Susan regresa a Londres con Viernes. Rescatados por un buque inglés, Crusoe no sobrevive al viaje. Su aventura carece de interés, pero Susan comienza la búsqueda de Foe para que su experiencia adquiera la consistencia de la escritura, su capacidad de vencer al olvido. Ese impulso contrasta con el resultado final, pues la novela omite su presencia. Sin embargo, incluye a Viernes, una criatura primitiva, primordial, que ni siquiera puede expresarse, pues unos traficantes de esclavos le cortaron la lengua. Su silencio no puede estar más alejado de la locuacidad de Susan, que derrocha palabras con la esperanza de no quedar reducida a la condición de simple testigo de una vivencia ajena. La escritura de Foe ignora su explosión verbal, preservando el recuerdo de Viernes. El silencio se revela más perdurable que la palabra. Las palabras sólo son sonidos que significan algo impreciso. La escritura sólo capta lo esencial y lo esencial se manifiesta como una elocuencia muda. Los años de Robinson en la isla se aproximan al grado cero de la escritura. Sólo fabricó un mueble: una cama. Nunca fantaseó con una mesa sobre la que escribir un diario. La mudez de Viernes le eximió de la fatiga de relacionarse con un semejante. No hay nada que contar, pero Susan no desiste. Si ese tiempo de tedio no se objetiva en un libro, no quedará nada.

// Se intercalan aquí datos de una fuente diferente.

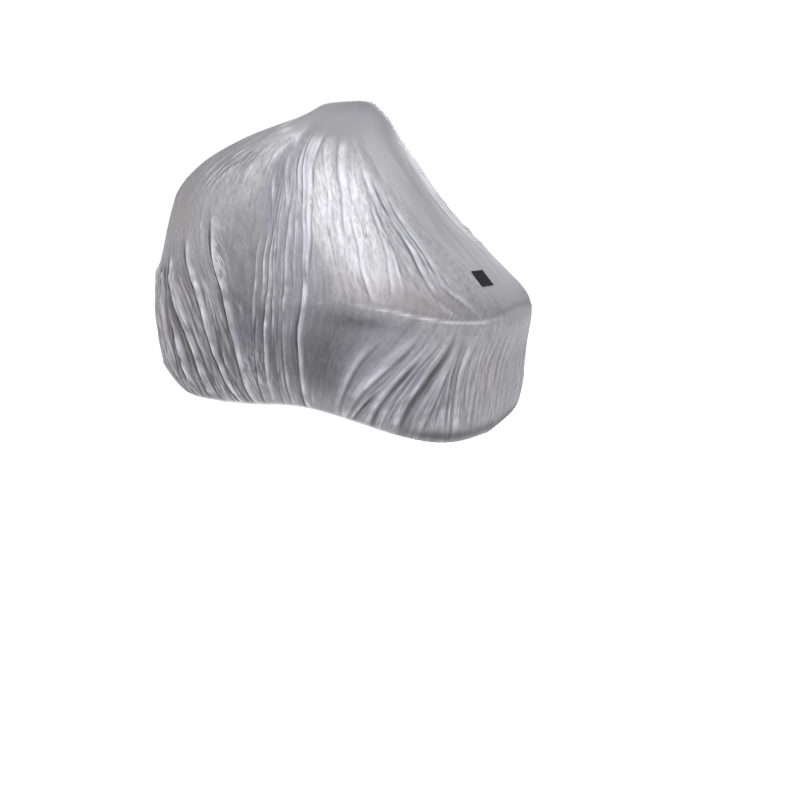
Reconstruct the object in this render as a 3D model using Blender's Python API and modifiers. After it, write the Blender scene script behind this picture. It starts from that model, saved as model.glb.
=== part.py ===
"""Stroller sun net: one fine mesh cover as it hangs, held up from inside, with its sewn label.

The cover is a hollow sheet, closed over the hood's top and open at its elastic hem. +X points to the
foot end, +Y to the far side and +Z up. The origin is on the cloth's inner face at its highest point,
where the hood holds it up. The sheet is a loft of level rings from that point down to the hem. A place
on it is a turn, 0 to 1 round the ring from the middle of the foot end by the near side, and a level,
0 at the top to 1 at the hem.
"""
import bmesh
import bpy
import numpy as np

# Driving sizes in metres
FALL = 0.545            # top of the hood down to the hem, before the hem's own rise and dip
HEAD_REACH = 0.539      # top of the hood to the furthest point of the head end
FOOT_REACH = 0.386      # top of the hood to the rim of the foot end
HALF_WIDTH = 0.215
CLOTH = 0.0012          # thickness of the sheet
LABEL_LENGTH = 0.036
LABEL_WIDTH = 0.027
LABEL_THICK = 0.0010
LABEL_GAP = 0.0005      # the label's back face to the cloth

# Rings of the loft: level, then the fall, reaches, half width and the widest place as shares of the
# driving sizes, then how square the ring is at its head and foot ends (2 is an ellipse)
RINGS = (
    # level, fall, head, foot, half, widest, head_square, foot_square
    (0.00, 0.000, 0.018, 0.026, 0.037, 0.000, 2.0, 2.0),
    (0.06, 0.007, 0.084, 0.114, 0.163, 0.018, 2.0, 2.0),
    (0.13, 0.040, 0.149, 0.184, 0.302, 0.056, 2.1, 2.1),
    (0.22, 0.116, 0.420, 0.241, 0.560, 0.130, 2.2, 2.1),
    (0.32, 0.223, 0.698, 0.355, 0.748, 0.204, 2.1, 2.1),
    (0.42, 0.352, 0.876, 0.521, 0.800, 0.260, 2.1, 2.2),
    (0.52, 0.484, 0.933, 0.756, 0.812, 0.278, 2.3, 2.5),
    (0.62, 0.606, 0.973, 0.964, 0.828, 0.278, 2.5, 2.8),
    (0.67, 0.651, 0.990, 1.000, 0.865, 0.278, 2.5, 2.5),
    (0.77, 0.761, 1.000, 0.940, 0.949, 0.278, 2.5, 3.2),
    (0.88, 0.892, 0.957, 0.912, 1.000, 0.278, 2.5, 3.4),
    (0.97, 0.972, 0.892, 0.883, 0.958, 0.278, 2.4, 3.8),
    (1.00, 1.000, 0.860, 0.850, 0.879, 0.278, 2.2, 4.2),
)

# How far the hem dips below the last ring, from the foot end to the head end on either side
HEM_DIPS = (
    # turn from the foot end, dip
    (0.00, 0.040),
    (0.10, 0.023),
    (0.18, 0.000),
    (0.25, 0.034),
    (0.30, 0.050),
    (0.37, 0.068),
    (0.43, 0.050),
    (0.50, 0.030),
)
DIP_START = 0.62        # level where the dip begins to show

# Main folds, each a crest with a trough along its steep flank. Steep is +1 where the trough lies at
# the greater turn and -1 where it lies at the lesser turn
FOLDS = (
    # hem_turn, top_turn, top_level, height, half_width, steep
    # Near side of the foot end, fanned from the corner of the rim
    (0.052, 0.058, 0.70, 0.0040, 0.012, 1),
    (0.090, 0.083, 0.68, 0.0080, 0.011, -1),
    (0.113, 0.090, 0.68, 0.0090, 0.011, -1),
    (0.136, 0.099, 0.68, 0.0100, 0.011, -1),
    (0.159, 0.112, 0.68, 0.0080, 0.012, -1),
    # Near side, the upright folds that hang from the hood's rib
    (0.179, 0.130, 0.34, 0.0060, 0.011, 1),
    (0.194, 0.163, 0.20, 0.0080, 0.010, 1),
    (0.211, 0.196, 0.24, 0.0085, 0.010, 1),
    # Near side of the head end, fanned from the hood's shoulder
    (0.229, 0.279, 0.44, 0.0105, 0.009, 1),
    (0.246, 0.313, 0.50, 0.0110, 0.009, 1),
    (0.264, 0.348, 0.55, 0.0110, 0.009, 1),
    (0.283, 0.356, 0.61, 0.0090, 0.009, 1),
    (0.303, 0.362, 0.62, 0.0115, 0.010, 1),
    (0.328, 0.374, 0.64, 0.0100, 0.011, 1),
    (0.356, 0.394, 0.60, 0.0095, 0.012, 1),
    # Round the head end
    (0.388, 0.418, 0.61, 0.0090, 0.013, 1),
    (0.423, 0.443, 0.58, 0.0080, 0.014, 1),
    (0.463, 0.472, 0.62, 0.0090, 0.014, 1),
    (0.506, 0.500, 0.57, 0.0070, 0.014, -1),
    (0.548, 0.536, 0.60, 0.0090, 0.014, -1),
    (0.590, 0.566, 0.58, 0.0085, 0.014, -1),
    # Far side of the head end
    (0.626, 0.594, 0.60, 0.0100, 0.012, -1),
    (0.654, 0.615, 0.56, 0.0110, 0.012, -1),
    (0.683, 0.638, 0.57, 0.0095, 0.012, -1),
    (0.710, 0.662, 0.52, 0.0115, 0.011, -1),
    (0.740, 0.698, 0.48, 0.0100, 0.012, -1),
    # Far side, the upright folds and the foot end
    (0.772, 0.786, 0.28, 0.0075, 0.012, -1),
    (0.797, 0.815, 0.24, 0.0085, 0.011, -1),
    (0.824, 0.850, 0.26, 0.0065, 0.012, -1),
    (0.850, 0.890, 0.69, 0.0090, 0.012, 1),
    (0.876, 0.902, 0.69, 0.0085, 0.011, 1),
    (0.902, 0.914, 0.69, 0.0075, 0.011, 1),
    (0.928, 0.930, 0.70, 0.0050, 0.012, 1),
    (0.966, 0.964, 0.70, 0.0040, 0.014, -1),
)
FOLD_BEND = 1.3         # how quickly a fold's line leaves its top for its place on the hem
GENTLE_FLANK = 1.15     # a crest's gentle and steep sides, in half widths
STEEP_FLANK = 0.60
TROUGH_OFF = 1.1        # middle of the trough from the crest, its reach and its depth
TROUGH_WIDE = 0.5
TROUGH_DEEP = 0.75
FOLD_RISE = 0.12        # levels over which a fold grows from nothing
HEM_CALM = 0.35         # share of a fold's height that the elastic takes away at the hem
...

Viernes se comporta como un idiota. Bailotea con la toga y las pelucas de Foe, mientras toca una flauta. Sus gestos parecen gratuitos, pero son lenguaje que expresa otras formas de coexistir con la alteridad. Su mundo no es el mundo de la civilización europea. Su inocencia es la del hombre anterior a la caída, que vive apegado a la inmediatez de sus actos. Viernes es escritura, palabra divina que se escribe mediante nuevos signos, que expresan lo inefable. Al arrojar pétalos sobre un barco hundido o dibujar hileras de ojos andantes, Viernes restituye la pureza del lenguaje adámico, cuando nombrar y conocer eran experiencias simultáneas. Al igual que en El maestro de Petersburgo (1994), Coetzee recurre a la literatura para urdir más literatura. Con una escritura limpia, fluida, levemente lírica y con una profundidad que se escamotea al lector menos perspicaz, reflexiona sobre el lenguaje, la creación artística y la constitución de la identidad. El silencio de Viernes, capaz de fundirse con las cosas, corrobora que el famoso "yo soy otro" de Rimbaud nos dice más de nosotros mismos que la ficción de un yo unidimensional, ajeno a cualquier desdoblamiento. Coetzee se interna en el corazón de la diferencia para evidenciar la miseria de una tradición que reemplazó la inocencia original por una inextinguible culpabilidad.